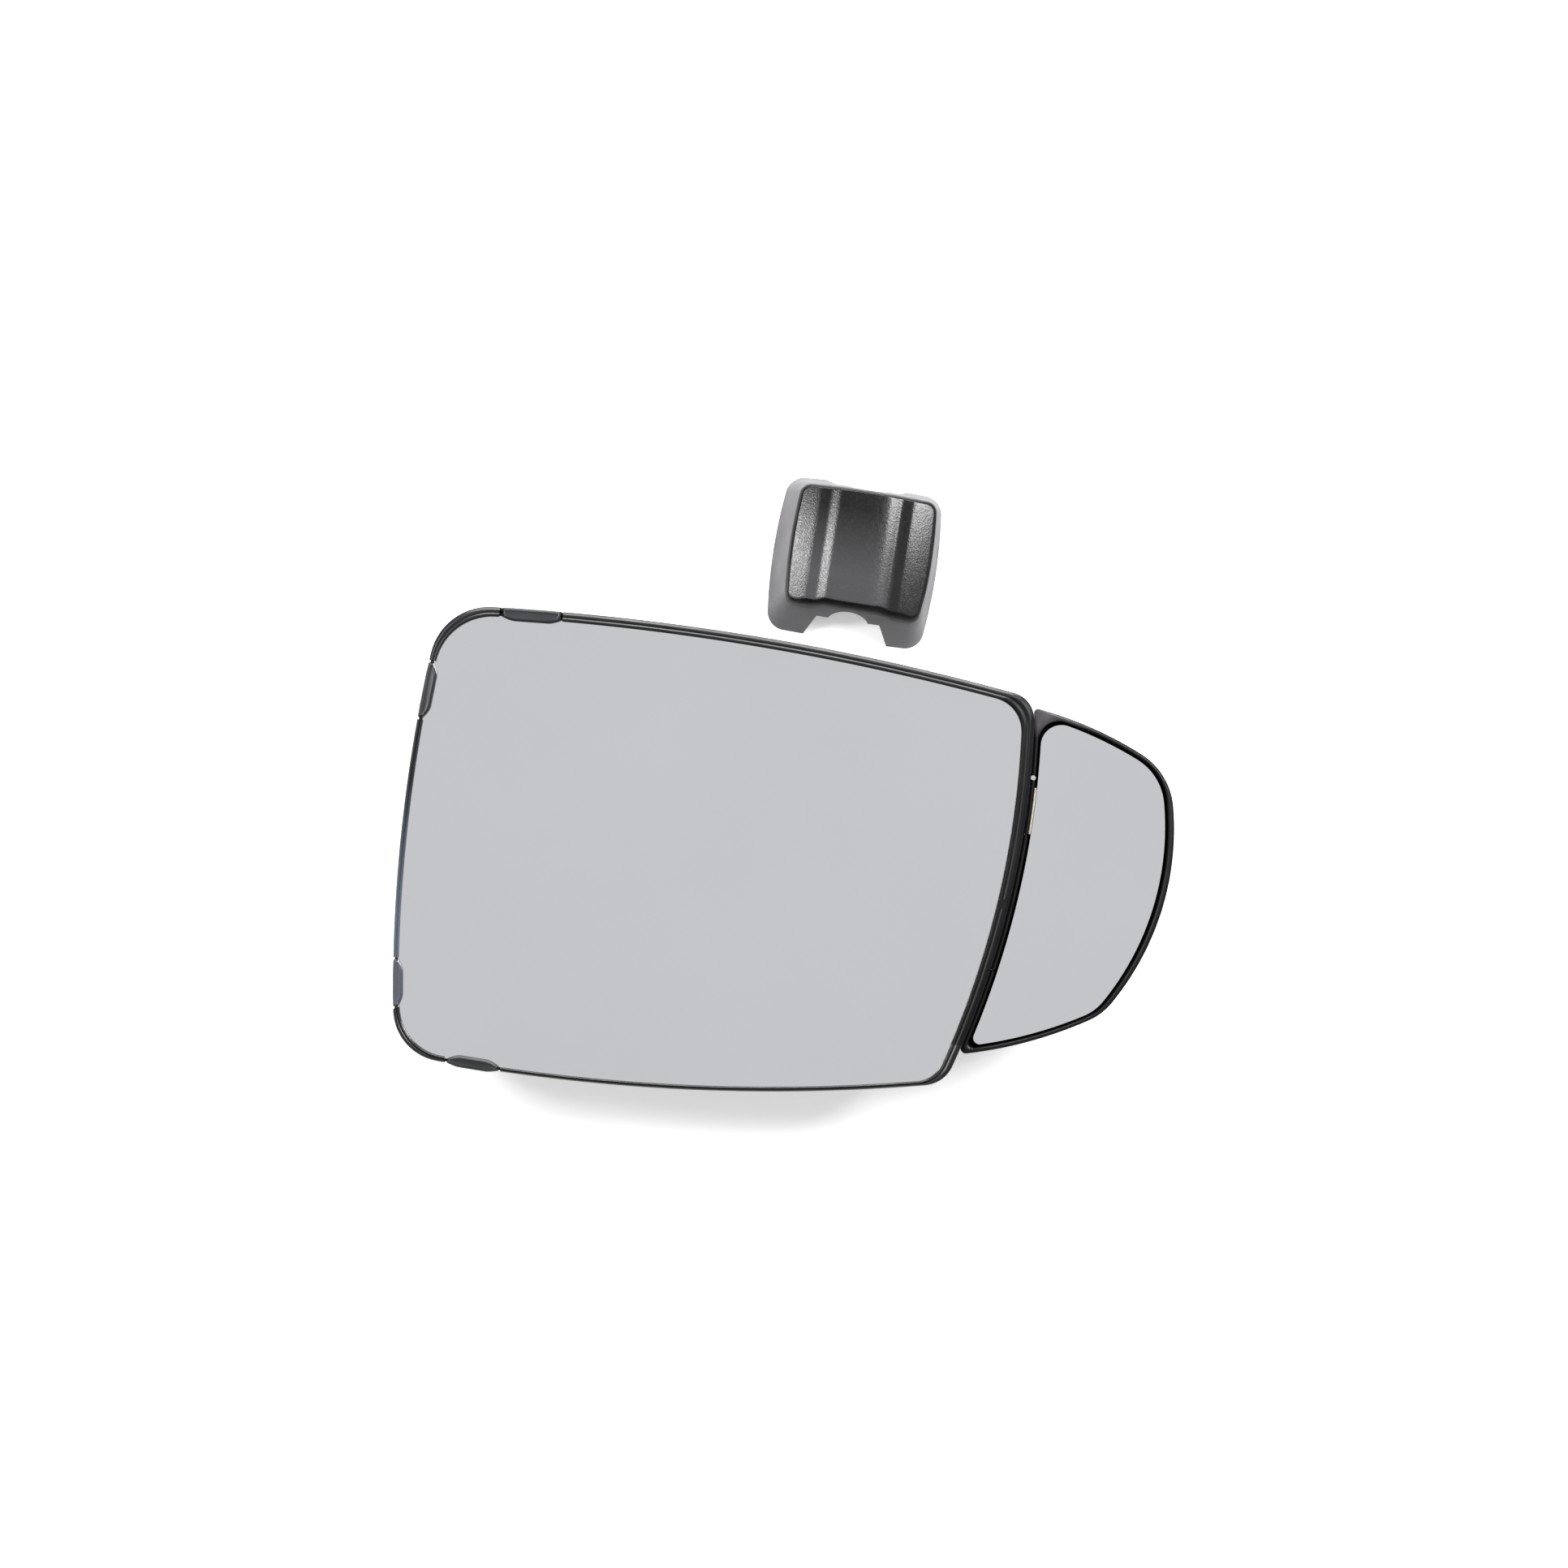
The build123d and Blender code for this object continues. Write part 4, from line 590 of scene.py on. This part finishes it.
def dress_cad_nodes():
    """Gives every CAD node the finish of its material slot, and blackens the seam's hardware."""
    for entry in frame["record"]["subparts"]:
        node = frame["nodes"].get(entry["node"])
        if node is None:
            continue
        blackened = entry["node"] in SEAM_HARDWARE
        finish = BLACK_STEEL if blackened else NODE_MATERIALS[entry["material_slot"]]
        for place in node.material_slots:
            place.material = finish


# ------------------------------------------------------------ mesh helpers

def new_piece(name, vertices, faces, finish, smooth=True):
    """A mesh object from points in millimetres."""
    mesh = bpy.data.meshes.new(name)
    mesh.from_pydata([tuple(c * MM for c in v) for v in vertices], [], faces)
    mesh.validate()
    work = bmesh.new()
    work.from_mesh(mesh)
    bmesh.ops.remove_doubles(work, verts=work.verts, dist=WELD_DISTANCE)
    bmesh.ops.recalc_face_normals(work, faces=work.faces)
    work.to_mesh(mesh)
    work.free()
    piece = bpy.data.objects.new(name, mesh)
    bpy.context.scene.collection.objects.link(piece)
    mesh.materials.append(finish)
    for face in mesh.polygons:
        face.use_smooth = smooth
    return piece


def claim(piece, body, slot, *nodes):
    """Ties a new piece to its body and hides the CAD nodes that it stands for. The slot is not used."""
    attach(piece, body)
    if nodes:
        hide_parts(*nodes)
    return piece


def sharpen(piece, crease):
    """Keeps edges crisp where the faces turn by more than an angle."""
    work = bmesh.new()
    work.from_mesh(piece.data)
    for edge in work.edges:
        if len(edge.link_faces) == 2:
            edge.smooth = edge.calc_face_angle(0.0) < math.radians(crease)
    work.to_mesh(piece.data)
    work.free()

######

» **Aim of the task**:
From the preceding material, extract every line exactly.

» **Problem solution**:
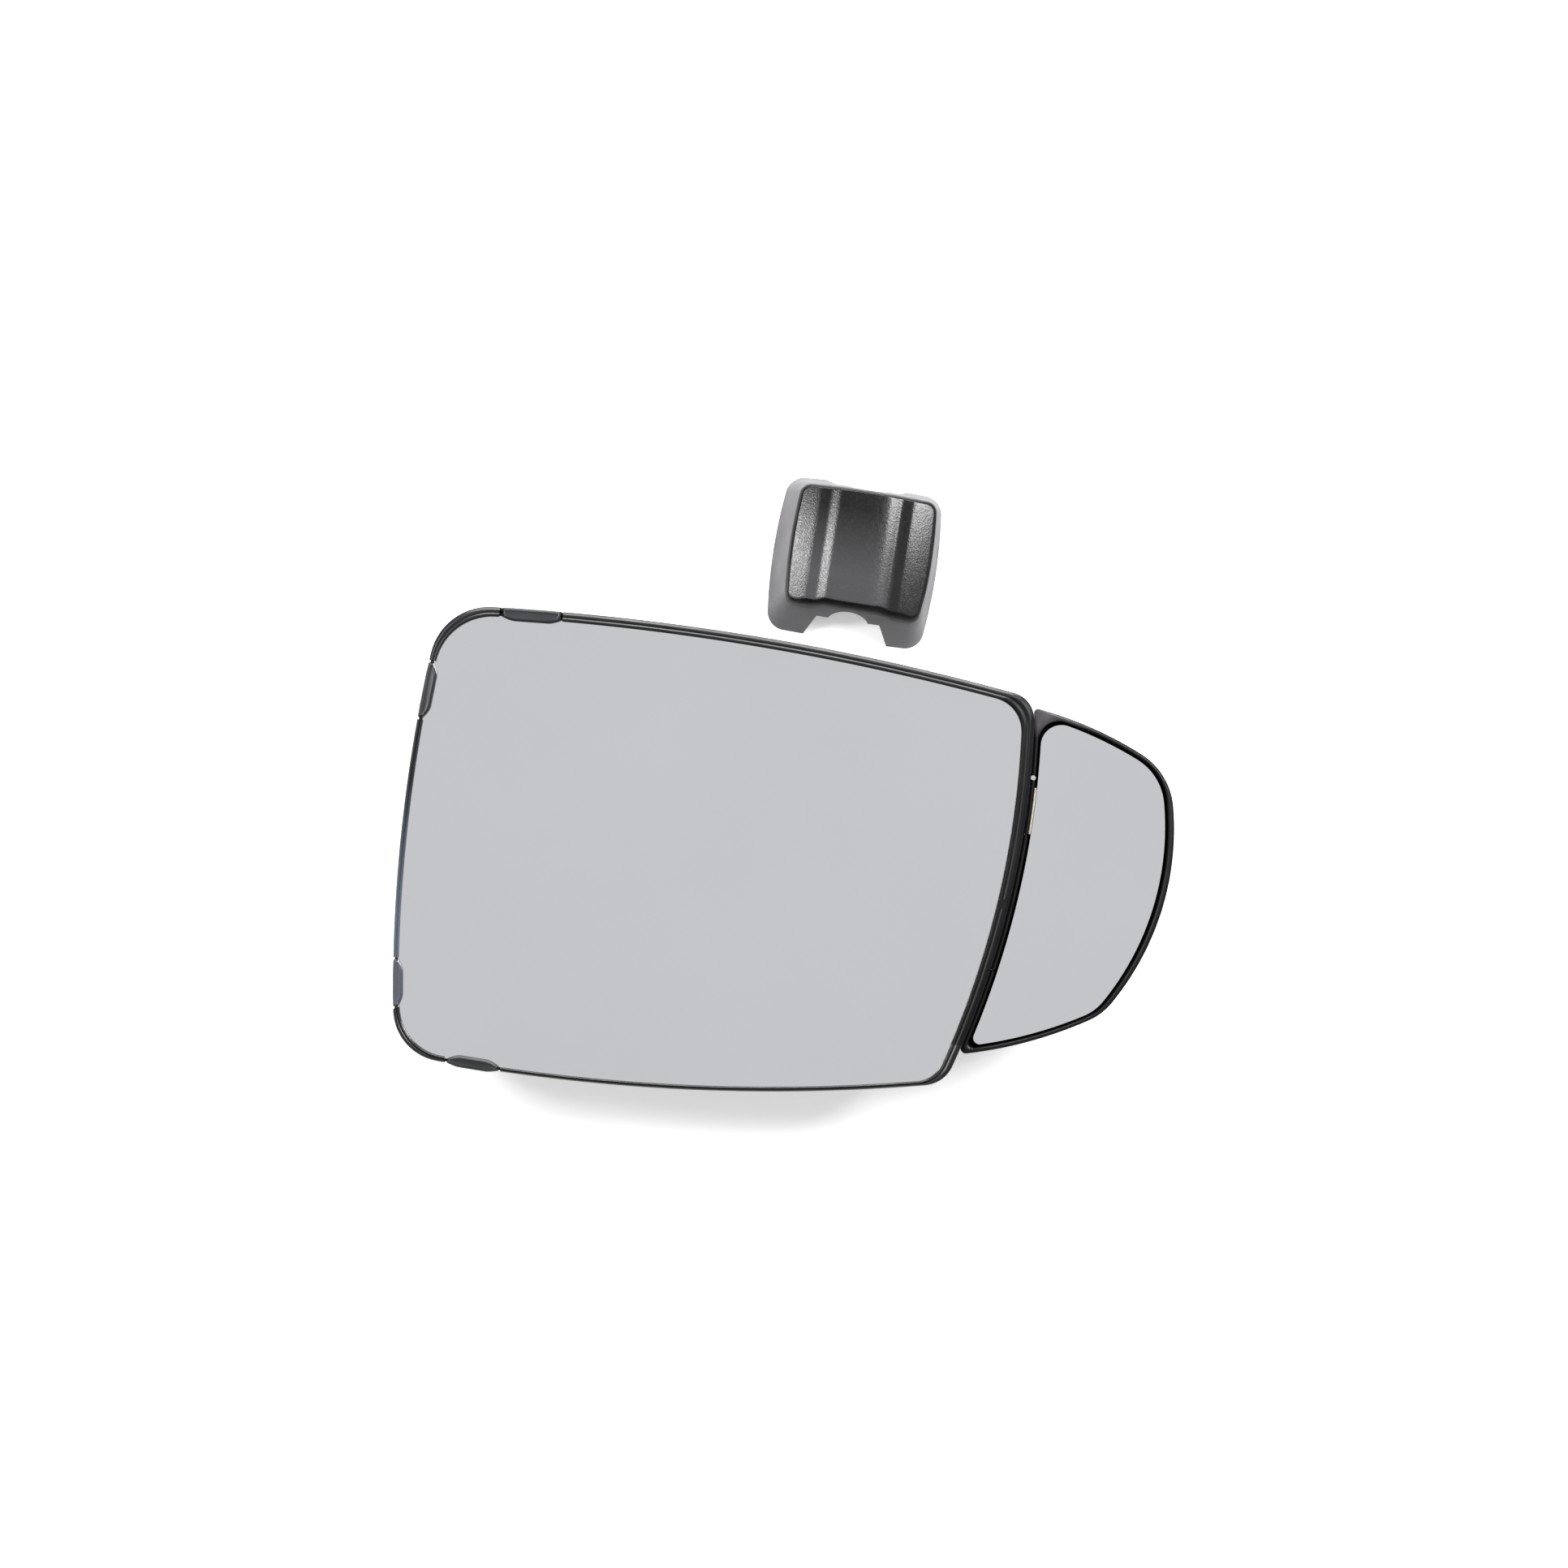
The build123d and Blender code for this object continues. Write part 4, from line 590 of scene.py on. This part finishes it.
def dress_cad_nodes():
    """Gives every CAD node the finish of its material slot, and blackens the seam's hardware."""
    for entry in frame["record"]["subparts"]:
        node = frame["nodes"].get(entry["node"])
        if node is None:
            continue
        blackened = entry["node"] in SEAM_HARDWARE
        finish = BLACK_STEEL if blackened else NODE_MATERIALS[entry["material_slot"]]
        for place in node.material_slots:
            place.material = finish


# ------------------------------------------------------------ mesh helpers

def new_piece(name, vertices, faces, finish, smooth=True):
    """A mesh object from points in millimetres."""
    mesh = bpy.data.meshes.new(name)
    mesh.from_pydata([tuple(c * MM for c in v) for v in vertices], [], faces)
    mesh.validate()
    work = bmesh.new()
    work.from_mesh(mesh)
    bmesh.ops.remove_doubles(work, verts=work.verts, dist=WELD_DISTANCE)
    bmesh.ops.recalc_face_normals(work, faces=work.faces)
    work.to_mesh(mesh)
    work.free()
    piece = bpy.data.objects.new(name, mesh)
    bpy.context.scene.collection.objects.link(piece)
    mesh.materials.append(finish)
    for face in mesh.polygons:
        face.use_smooth = smooth
    return piece


def claim(piece, body, slot, *nodes):
    """Ties a new piece to its body and hides the CAD nodes that it stands for. The slot is not used."""
    attach(piece, body)
    if nodes:
        hide_parts(*nodes)
    return piece


def sharpen(piece, crease):
    """Keeps edges crisp where the faces turn by more than an angle."""
    work = bmesh.new()
    work.from_mesh(piece.data)
    for edge in work.edges:
        if len(edge.link_faces) == 2:
            edge.smooth = edge.calc_face_angle(0.0) < math.radians(crease)
    work.to_mesh(piece.data)
    work.free()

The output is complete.